**TASK OBJECTIVE:** Only the number is wanted: how many lines in the data contain "shown"?

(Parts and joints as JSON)
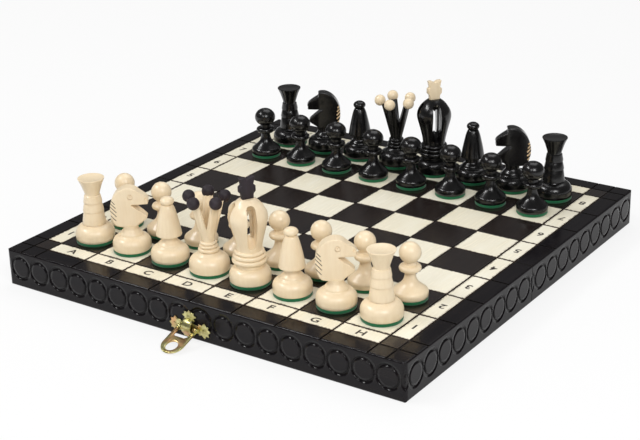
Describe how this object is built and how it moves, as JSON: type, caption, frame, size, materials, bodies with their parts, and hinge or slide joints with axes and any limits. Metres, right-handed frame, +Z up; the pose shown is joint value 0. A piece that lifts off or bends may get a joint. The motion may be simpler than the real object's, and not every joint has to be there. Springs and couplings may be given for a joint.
{
  "type": "folding chess box",
  "caption": "Hinged wooden box that opens flat into a chess board, with a swinging ring clasp and a full set of felted chessmen standing on it.",
  "frame": {"origin": "middle of the fold, in the plane of the two rims that the open board stands on", "axes": "+Z up out of the playing surface, +Y from white's side to black's side, +X from file a to file h"},
  "size_m": [0.29, 0.3176, 0.0921],
  "materials": {
    "black_lacquer": "gloss",
    "burnt_panel": "matte",
    "cream_veneer": "gloss",
    "black_veneer": "gloss",
    "hinge_brass": "satin",
    "pin_steel": "satin",
    "clasp_brass": "gloss",
    "white_men": "satin",
    "black_men": "gloss"
  },
  "bodies": {
    "front_half": {"front_rail": "black_lacquer", "front_left_rail": "black_lacquer", "front_right_rail": "black_lacquer", "front_spine_rail": "black_lacquer", "front_panel": "burnt_panel", "front_light_squares": "cream_veneer", "front_dark_squares": "black_veneer", "front_border_cells": "cream_veneer", "front_hinge_leaves": "hinge_brass", "front_hinge_screws": "hinge_brass", "hinge_pins": "pin_steel", "clasp_plate": "clasp_brass", "clasp_nails": "clasp_brass"},
    "back_half": {"back_rail": "black_lacquer", "back_left_rail": "black_lacquer", "back_right_rail": "black_lacquer", "back_spine_rail": "black_lacquer", "back_panel": "burnt_panel", "back_light_squares": "cream_veneer", "back_dark_squares": "black_veneer", "back_border_cells": "cream_veneer", "back_hinge_leaves": "hinge_brass", "back_hinge_screws": "hinge_brass", "keeper_plate": "clasp_brass", "keeper_nails": "clasp_brass"},
    "bail": {"clasp_bail": "clasp_brass"},
    "white_rook_a": {"white_rook_a": "white_men"},
    "white_knight_b": {"white_knight_b": "white_men"},
    "white_bishop_c": {"white_bishop_c": "white_men"},
    "white_queen_d": {"white_queen_d": "white_men"},
    "white_king_e": {"white_king_e": "white_men"},
    "white_bishop_f": {"white_bishop_f": "white_men"},
    "white_knight_g": {"white_knight_g": "white_men"},
    "white_rook_h": {"white_rook_h": "white_men"},
    "white_pawn_a": {"white_pawn_a": "white_men"},
    "white_pawn_b": {"white_pawn_b": "white_men"},
    "white_pawn_c": {"white_pawn_c": "white_men"},
    "white_pawn_d": {"white_pawn_d": "white_men"},
    "white_pawn_e": {"white_pawn_e": "white_men"},
    "white_pawn_f": {"white_pawn_f": "white_men"},
    "white_pawn_g": {"white_pawn_g": "white_men"},
    "white_pawn_h": {"white_pawn_h": "white_men"},
    "black_rook_a": {"black_rook_a": "black_men"},
    "black_knight_b": {"black_knight_b": "black_men"},
    "black_bishop_c": {"black_bishop_c": "black_men"},
    "black_queen_d": {"black_queen_d": "black_men"},
    "black_king_e": {"black_king_e": "black_men"},
    "black_bishop_f": {"black_bishop_f": "black_men"},
    "black_knight_g": {"black_knight_g": "black_men"},
    "black_rook_h": {"black_rook_h": "black_men"},
    "black_pawn_a": {"black_pawn_a": "black_men"},
    "black_pawn_b": {"black_pawn_b": "black_men"},
    "black_pawn_c": {"black_pawn_c": "black_men"},
    "black_pawn_d": {"black_pawn_d": "black_men"},
    "black_pawn_e": {"black_pawn_e": "black_men"},
    "black_pawn_f": {"black_pawn_f": "black_men"},
    "black_pawn_g": {"black_pawn_g": "black_men"},
    "black_pawn_h": {"black_pawn_h": "black_men"}
  },
  "joints": [
    {"name": "board_fold", "type": "hinge", "parent": "front_half", "child": "back_half", "pos_m": [0, 0, -0.00015], "axis": [-1, 0, 0], "range_deg": [0, 180]},
    {"name": "clasp_swing", "type": "hinge", "parent": "front_half", "child": "bail", "pos_m": [0, -0.1475, 0.0076], "axis": [-1, 0, 0], "range_deg": [-72, 100]},
    {"name": "lift_white_rook_a", "type": "slide", "parent": "front_half", "child": "white_rook_a", "axis": [0, 0, 1], "range_m": [0, 0.1]},
    {"name": "lift_white_knight_b", "type": "slide", "parent": "front_half", "child": "white_knight_b", "axis": [0, 0, 1], "range_m": [0, 0.1]},
    {"name": "lift_white_bishop_c", "type": "slide", "parent": "front_half", "child": "white_bishop_c", "axis": [0, 0, 1], "range_m": [0, 0.1]},
    {"name": "lift_white_queen_d", "type": "slide", "parent": "front_half", "child": "white_queen_d", "axis": [0, 0, 1], "range_m": [0, 0.1]},
    {"name": "lift_white_king_e", "type": "slide", "parent": "front_half", "child": "white_king_e", "axis": [0, 0, 1], "range_m": [0, 0.1]},
    {"name": "lift_white_bishop_f", "type": "slide", "parent": "front_half", "child": "white_bishop_f", "axis": [0, 0, 1], "range_m": [0, 0.1]},
    {"name": "lift_white_knight_g", "type": "slide", "parent": "front_half", "child": "white_knight_g", "axis": [0, 0, 1], "range_m": [0, 0.1]},
    {"name": "lift_white_rook_h", "type": "slide", "parent": "front_half", "child": "white_rook_h", "axis": [0, 0, 1], "range_m": [0, 0.1]},
    {"name": "lift_white_pawn_a", "type": "slide", "parent": "front_half", "child": "white_pawn_a", "axis": [0, 0, 1], "range_m": [0, 0.1]},
    {"name": "lift_white_pawn_b", "type": "slide", "parent": "front_half", "child": "white_pawn_b", "axis": [0, 0, 1], "range_m": [0, 0.1]},
    {"name": "lift_white_pawn_c", "type": "slide", "parent": "front_half", "child": "white_pawn_c", "axis": [0, 0, 1], "range_m": [0, 0.1]},
    {"name": "lift_white_pawn_d", "type": "slide", "parent": "front_half", "child": "white_pawn_d", "axis": [0, 0, 1], "range_m": [0, 0.1]},
    {"name": "lift_white_pawn_e", "type": "slide", "parent": "front_half", "child": "white_pawn_e", "axis": [0, 0, 1], "range_m": [0, 0.1]},
    {"name": "lift_white_pawn_f", "type": "slide", "parent": "front_half", "child": "white_pawn_f", "axis": [0, 0, 1], "range_m": [0, 0.1]},
    {"name": "lift_white_pawn_g", "type": "slide", "parent": "front_half", "child": "white_pawn_g", "axis": [0, 0, 1], "range_m": [0, 0.1]},
    {"name": "lift_white_pawn_h", "type": "slide", "parent": "front_half", "child": "white_pawn_h", "axis": [0, 0, 1], "range_m": [0, 0.1]},
    {"name": "lift_black_rook_a", "type": "slide", "parent": "back_half", "child": "black_rook_a", "axis": [0, 0, 1], "range_m": [0, 0.1]},
    {"name": "lift_black_knight_b", "type": "slide", "parent": "back_half", "child": "black_knight_b", "axis": [0, 0, 1], "range_m": [0, 0.1]},
    {"name": "lift_black_bishop_c", "type": "slide", "parent": "back_half", "child": "black_bishop_c", "axis": [0, 0, 1], "range_m": [0, 0.1]},
    {"name": "lift_black_queen_d", "type": "slide", "parent": "back_half", "child": "black_queen_d", "axis": [0, 0, 1], "range_m": [0, 0.1]},
    {"name": "lift_black_king_e", "type": "slide", "parent": "back_half", "child": "black_king_e", "axis": [0, 0, 1], "range_m": [0, 0.1]},
    {"name": "lift_black_bishop_f", "type": "slide", "parent": "back_half", "child": "black_bishop_f", "axis": [0, 0, 1], "range_m": [0, 0.1]},
    {"name": "lift_black_knight_g", "type": "slide", "parent": "back_half", "child": "black_knight_g", "axis": [0, 0, 1], "range_m": [0, 0.1]},
    {"name": "lift_black_rook_h", "type": "slide", "parent": "back_half", "child": "black_rook_h", "axis": [0, 0, 1], "range_m": [0, 0.1]},
    {"name": "lift_black_pawn_a", "type": "slide", "parent": "back_half", "child": "black_pawn_a", "axis": [0, 0, 1], "range_m": [0, 0.1]},
    {"name": "lift_black_pawn_b", "type": "slide", "parent": "back_half", "child": "black_pawn_b", "axis": [0, 0, 1], "range_m": [0, 0.1]},
    {"name": "lift_black_pawn_c", "type": "slide", "parent": "back_half", "child": "black_pawn_c", "axis": [0, 0, 1], "range_m": [0, 0.1]},
    {"name": "lift_black_pawn_d", "type": "slide", "parent": "back_half", "child": "black_pawn_d", "axis": [0, 0, 1], "range_m": [0, 0.1]},
    {"name": "lift_black_pawn_e", "type": "slide", "parent": "back_half", "child": "black_pawn_e", "axis": [0, 0, 1], "range_m": [0, 0.1]},
    {"name": "lift_black_pawn_f", "type": "slide", "parent": "back_half", "child": "black_pawn_f", "axis": [0, 0, 1], "range_m": [0, 0.1]},
    {"name": "lift_black_pawn_g", "type": "slide", "parent": "back_half", "child": "black_pawn_g", "axis": [0, 0, 1], "range_m": [0, 0.1]},
    {"name": "lift_black_pawn_h", "type": "slide", "parent": "back_half", "child": "black_pawn_h", "axis": [0, 0, 1], "range_m": [0, 0.1]}
  ]
}
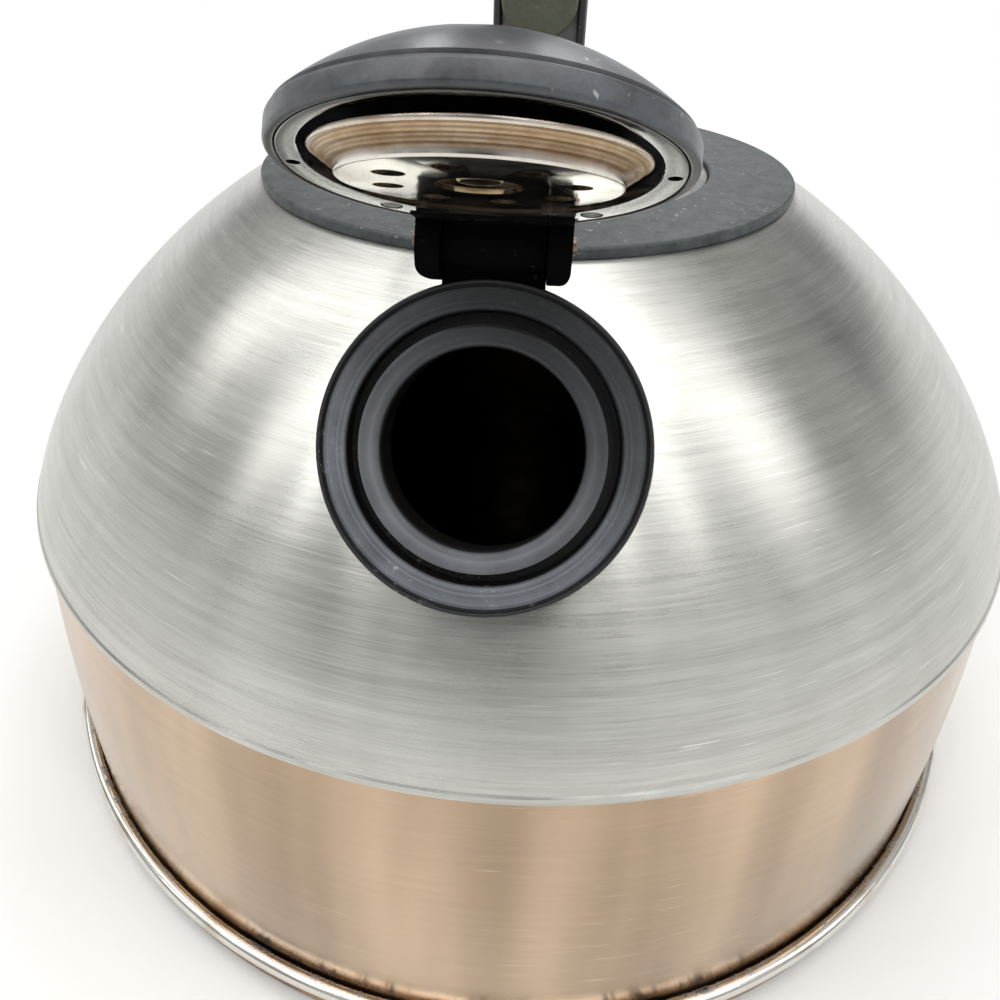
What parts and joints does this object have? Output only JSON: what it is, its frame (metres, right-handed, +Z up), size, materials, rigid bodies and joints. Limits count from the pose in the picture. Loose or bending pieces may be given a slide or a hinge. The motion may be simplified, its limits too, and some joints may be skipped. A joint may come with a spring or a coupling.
{
  "type": "whistling kettle",
  "caption": "Stovetop whistling kettle: steel body, hinged whistle cap on a short tilted spout, lift-off lid and a handle rising from the rear of the top collar.",
  "frame": {"origin": "middle of the flat underside of the base disc, on the floor", "axes": "+Z up along the body's axis, -Y toward the spout, +X to the right seen from the spout's side"},
  "size_m": [0.22, 0.22, 0.2003],
  "materials": {
    "dome_steel": "fine brushing round the dome",
    "band_steel": "smoother polish with a faint heat tint",
    "bead_steel": "polished",
    "base_metal": "heat-stained golden brown",
    "inner_steel": "dull mill finish",
    "collar_plastic": "satin black with fine scuffs",
    "ring_plastic": "satin black with fine mould lines",
    "seal_silicone": "soft dark grey",
    "pin_steel": "dull, slightly stained",
    "handle_plastic": "matt black",
    "grip_soft": "soft-touch dark olive grey",
    "screw_steel": "dull",
    "cap_plastic": "satin black",
    "whistle_steel": "smooth, faintly warm",
    "rivet_brass": "worn bright",
    "lid_steel": "fine brushing",
    "gasket_silicone": "milky silicone"
  },
  "bodies": {
    "kettle": {"dome_shell": "dome_steel", "band_shell": "band_steel", "base_bead": "bead_steel", "base_disc": "base_metal", "body_floor": "inner_steel", "collar_ring": "collar_plastic", "throat_nut": "collar_plastic", "spout_tube": "inner_steel", "spout_ring": "ring_plastic", "spout_seal": "seal_silicone", "hinge_pin": "pin_steel", "handle_foot": "handle_plastic", "handle_shell": "handle_plastic", "handle_core": "inner_steel", "grip_pad": "grip_soft", "handle_nose": "handle_plastic", "handle_bolts": "screw_steel"},
    "cap": {"cap_shell": "cap_plastic", "cap_base": "cap_plastic", "cap_screws": "screw_steel", "whistle_cup": "whistle_steel", "whistle_disc": "whistle_steel", "whistle_rivet": "rivet_brass"},
    "lid": {"lid_shell": "lid_steel", "lid_plug": "inner_steel", "lid_gasket": "gasket_silicone", "lid_knob": "handle_plastic", "knob_screw": "screw_steel", "knob_washer": "inner_steel"}
  },
  "joints": [
    {"name": "cap_hinge", "type": "hinge", "parent": "kettle", "child": "cap", "pos_m": [0, -0.07214, 0.13044], "axis": [1, 0, 0], "range_deg": [-8, 85]},
    {"name": "lid_lift", "type": "slide", "parent": "kettle", "child": "lid", "axis": [0, 0, 1], "range_m": [0, 0.025]}
  ]
}
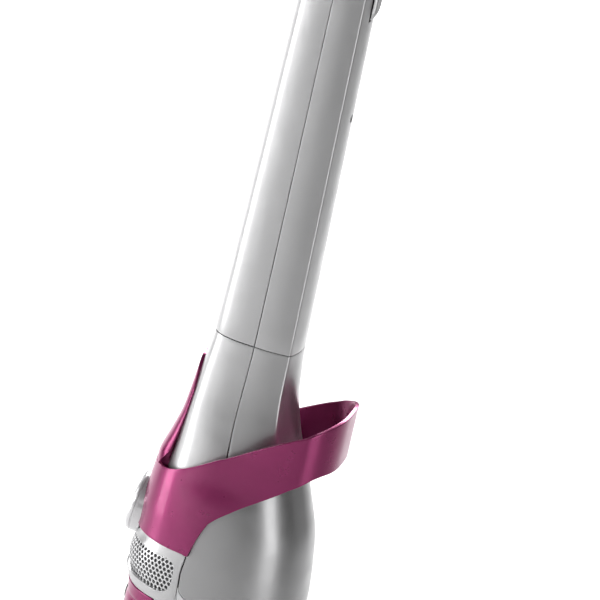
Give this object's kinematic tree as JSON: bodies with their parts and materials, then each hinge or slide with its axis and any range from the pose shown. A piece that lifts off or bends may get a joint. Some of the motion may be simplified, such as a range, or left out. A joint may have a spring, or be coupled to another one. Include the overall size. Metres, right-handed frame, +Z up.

**OUTPUT:** 2